The high-efficiency MK C1 brake system is more dynamic, lighter and more compact than conventional systems. It offers greater braking force for safety systems, and short braking distances to help prevent accidents and reduce accident severity. The new integrated system also reduces pedal vibrations so the driver always feels the same force-path characteristics in the pedal, thus providing greater comfort.
With the MK C1 the brake actuation feature, the brake booster and control systems (ABS and ESC) are combined into a compact, weight-saving braking module. The system weighs up to 3kg to 4kg less than conventional systems, therefore contributing to overall weight reduction. The electro-hydraulic MK C1 can build up braking pressure significantly faster than conventional hydraulic systems, thereby fulfilling the increased pressure dynamic requirements for new advanced driver assistance systems which e-mobility trends demand.

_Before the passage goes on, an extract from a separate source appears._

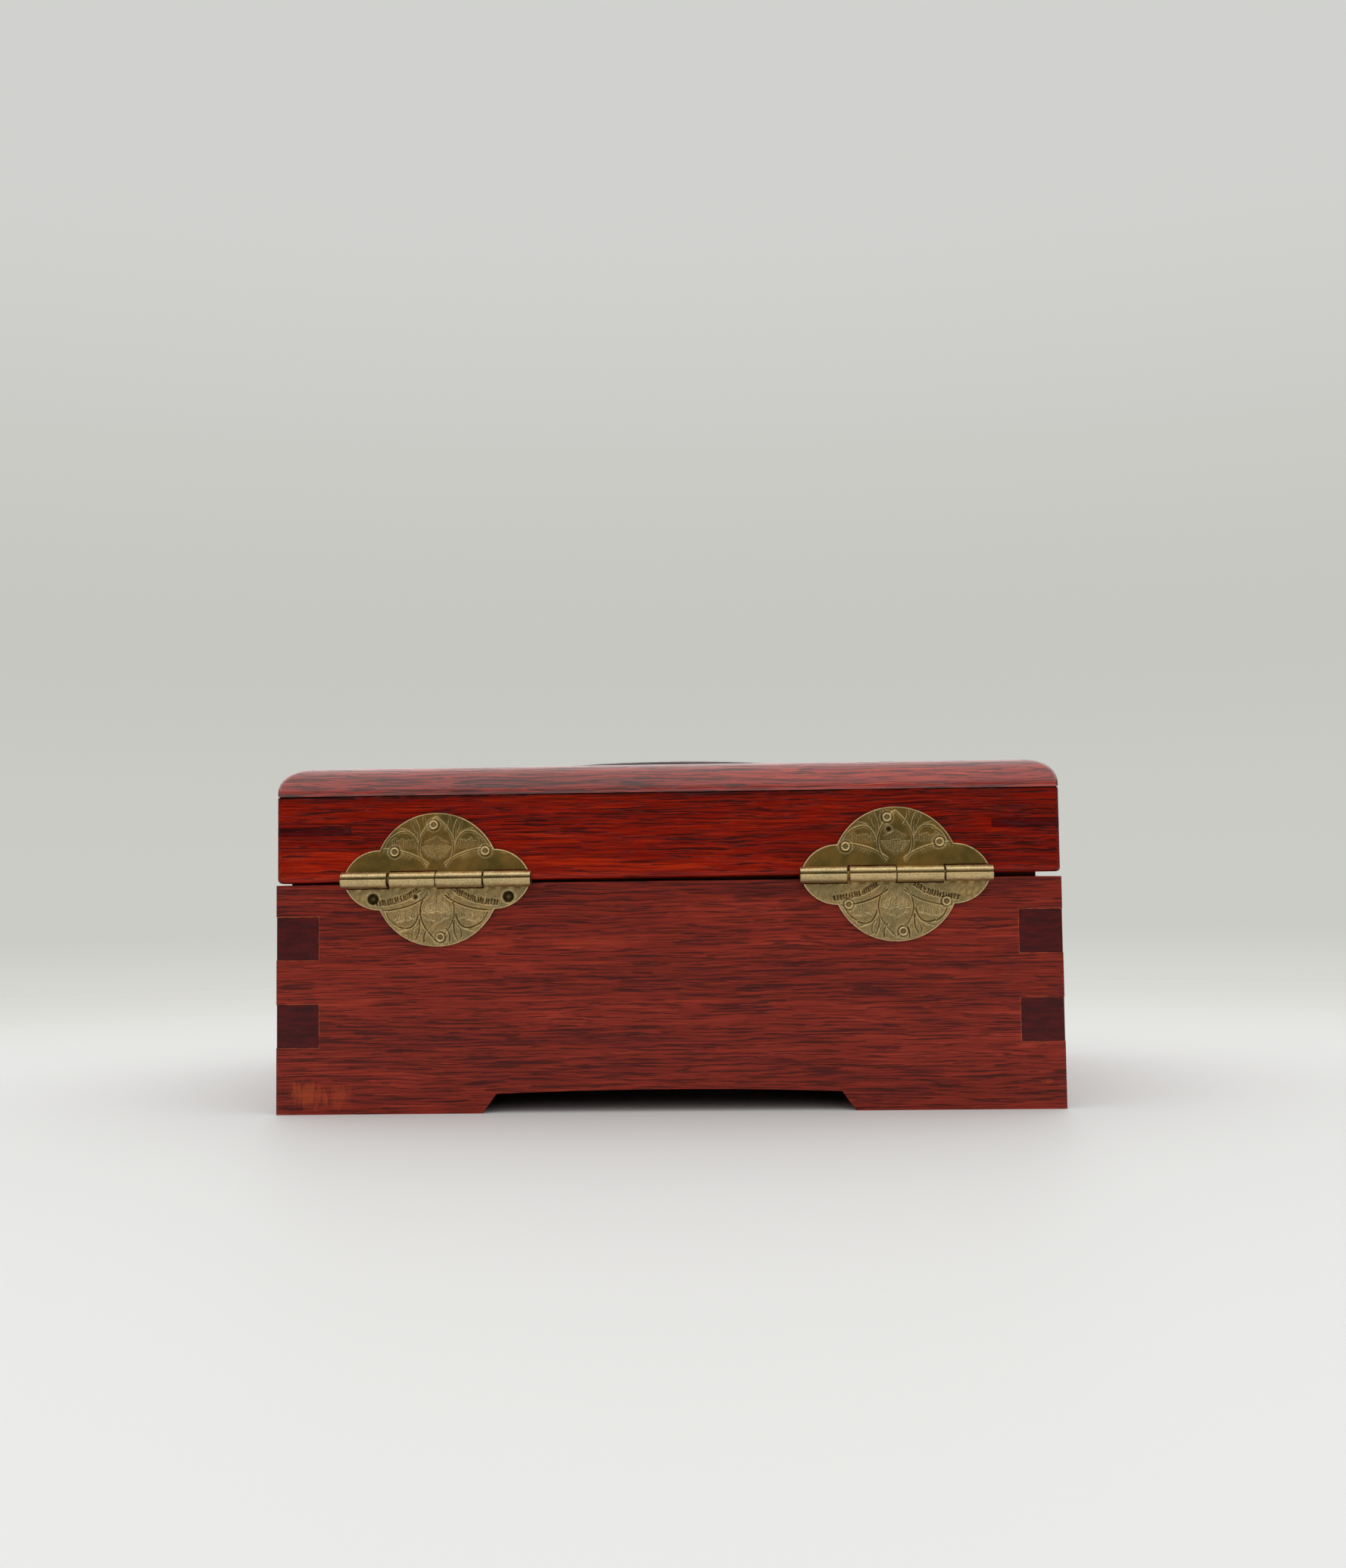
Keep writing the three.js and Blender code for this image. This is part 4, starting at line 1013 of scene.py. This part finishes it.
def haspPlate():
    # a ring of profiles between the slot and the outline: s runs from the slot's edge to the outer edge
    # in front, and back again behind; the front is crowned and has an incised line inside each edge
    half = haspHalf()
    outline = np.concatenate([half, half[-2::-1] * [-1, 1]])
    wide, low, high = hasp["slot"]
    middle = np.array([0, (low + high) / 2])
    turnBy = np.arctan2(outline[:, 1] - middle[1], outline[:, 0])
    ray = np.stack([np.cos(turnBy), np.sin(turnBy)], -1)
    reach = 1 / ((np.abs(ray[:, 0]) / wide) ** 8 + (np.abs(ray[:, 1]) / ((high - low) / 2)) ** 8) ** (1 / 8)
    slotEdge = middle + ray * reach[:, None]
    s = np.concatenate([[0, 0.02, 0.05], np.linspace(0.08, 0.92, 40), [0.95, 0.98, 1]])
    flat = slotEdge + (outline - slotEdge) * s[:, None, None]
    run = np.hypot(*(outline - slotEdge).T)
    inner, outer = s[:, None] * run, (1 - s)[:, None] * run
    edge = np.minimum(inner, outer)
    out = hasp["thickness"] / 2 - 0.3 * (1 - np.sqrt(1 - (1 - np.clip(edge / 0.4, 0, 1)) ** 2))
    line = bell(edge, 1.0, 0.18) * (run > 2.6)
    out = out - 0.16 * line
    behind = np.full(out.shape, -hasp["thickness"] / 2)
    x, z = (np.concatenate([flat[..., k], flat[::-1, :, k]]) for k in (0, 1))
    points, faces = closedLoop(np.stack([x, axisFront[1] - np.concatenate([out, behind]), z], -1))
    wearAndHighlight = np.concatenate([0.25 + 0.7 * bell(edge, 0.1, 0.2), np.full(out.shape, 0.2)])
    patinaAndShade = np.concatenate([0.5 * line, np.zeros(out.shape)])
    return points, [face[::-1] for face in faces], wearAndHighlight.ravel(), patinaAndShade.ravel()


def wireLoop():
    # the staple's wire: a circle carried along one leg, round a half circle and back along the other,
    # all in x = 0
    radius, out = staple["wire"], nodeBox("lock_staple")[0][1]
    bendY = out + staple["half"] + radius
    inside = frontFace + staple["in"]
    a = np.linspace(-np.pi / 2, np.pi / 2, 25)
    leg = np.linspace(inside, bendY, 10)[:-1]
    path = np.concatenate([np.stack([leg, np.full(9, -staple["half"])], -1),
                           np.stack([bendY - staple["half"] * np.cos(a), staple["half"] * np.sin(a)], -1),
                           np.stack([leg[::-1], np.full(9, staple["half"])], -1)])
    along = np.gradient(path, axis=0)
    along /= np.hypot(*along.T)[:, None]
    angle = np.linspace(0, 2 * np.pi, 24, endpoint=False)
    side = np.stack([along[:, 1], -along[:, 0]], -1)
    points = np.stack([np.broadcast_to(radius * np.cos(angle), (len(path), 24)),
                       path[:, :1] + radius * np.sin(angle) * side[:, :1],
                       staple["z"] + path[:, 1:] + radius * np.sin(angle) * side[:, 1:]], -1)
    return points


def makeLock():
    face = frontFace - lock["clear"] + 0.02
    for level, up, body, edge in (("upper", 1, "lid", lidBottom), ("lower", -1, "case", caseTop)):
        random = np.random.default_rng(40 + up)
        marks = [(a, abs(b), 1.28, 0.0) for a, b in lock["nails"][level]]
        sheet = leafSheet((), random, level, lock["thickness"] - 0.05, 0.0, 0.12, marks)
        tubes = []
        if up > 0:
            for side in (-1, 1):
                x0, x1 = sorted((side * (hasp["half"] + 0.3), side * (hasp["half"] + 0.3 + hasp["ear"])))
                tubes.append(rolledTube(x0, x1, *axisFront[1:], hasp["radius"], hasp["bore"], random, False))
        makeLeaf(f"lockPlate{level.title()}", sheet, (0, face, edge), up, -1, tubes, "lock_brass", body,
                 f"lock_plate_{level}")
        for n, (across, rise) in enumerate(lock["nails"][level]):
            place = (across, face - lock["thickness"], edge + rise)
            makeNail(f"lockNail{level.title()}{n + 1}", place, "front", body, f"lock_nail_{level}_{n + 1}")
    random = np.random.default_rng(50)
    half = hasp["half"]
    knuckle = rolledTube(-half, half, *axisFront[1:], hasp["radius"], hasp["bore"], random, False)
    parts = [haspPlate(), knuckle]
    piece = smoothByAngle(joined("haspTongue", [part[:2] for part in parts]), 40)
    addAttribute(piece, "wearAndHighlight", np.concatenate([part[2] for part in parts]))
    addAttribute(piece, "patinaAndShade", np.concatenate([part[3] for part in parts]))
    finish(piece, brassOld, "lock_brass", "hasp", "hasp")
    end = hasp["half"] + 0.3 + hasp["ear"] + 0.12
    half = [(hasp["pin"], end), (hasp["head"], end + 0.02), (hasp["head"], end + 0.5), (0.9, end + 0.8),
            (0.02, end + 0.9)]
    profile = [(r, -x) for r, x in half[::-1]] + half
    pin = smoothByAngle(loft("haspPin", turn(profile, 24, axisFront, "x")), 40)
    addAttribute(pin, "wearAndHighlight", np.full(len(pin.data.vertices), 0.5))
    finish(pin, brassOld, "lock_brass", "lid", "hasp_pin")
    wire = smoothByAngle(loft("lockStaple", wireLoop()), 40)
    addAttribute(wire, "wearAndHighlight", np.full(len(wire.data.vertices), 0.6))
    finish(wire, brassOld, "lock_brass", "case", "lock_staple")
    print("lock ready")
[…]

The system is can also meet the requirements for regenerative braking systems without any additional measures, making it compatible with the objectives of improved fuel economy and reduced emissions.
With the trend towards electrification and e-mobility, regenerative braking is of greater than ever importance. The driving forces behind the move towards e-mobility include comfort, safety and functionality, but the key driver is the need to improve fuel economy and reduce emissions in line with specified targets.
Regenerative braking systems make a significant contribution towards these targets by recuperating energy and increasing available power from the battery. While the long term outlook may move towards much lighter and efficient batteries as well as autonomous driving capability, the short to medium term market will rely on sophisticated braking systems to facilitate a number of key functions.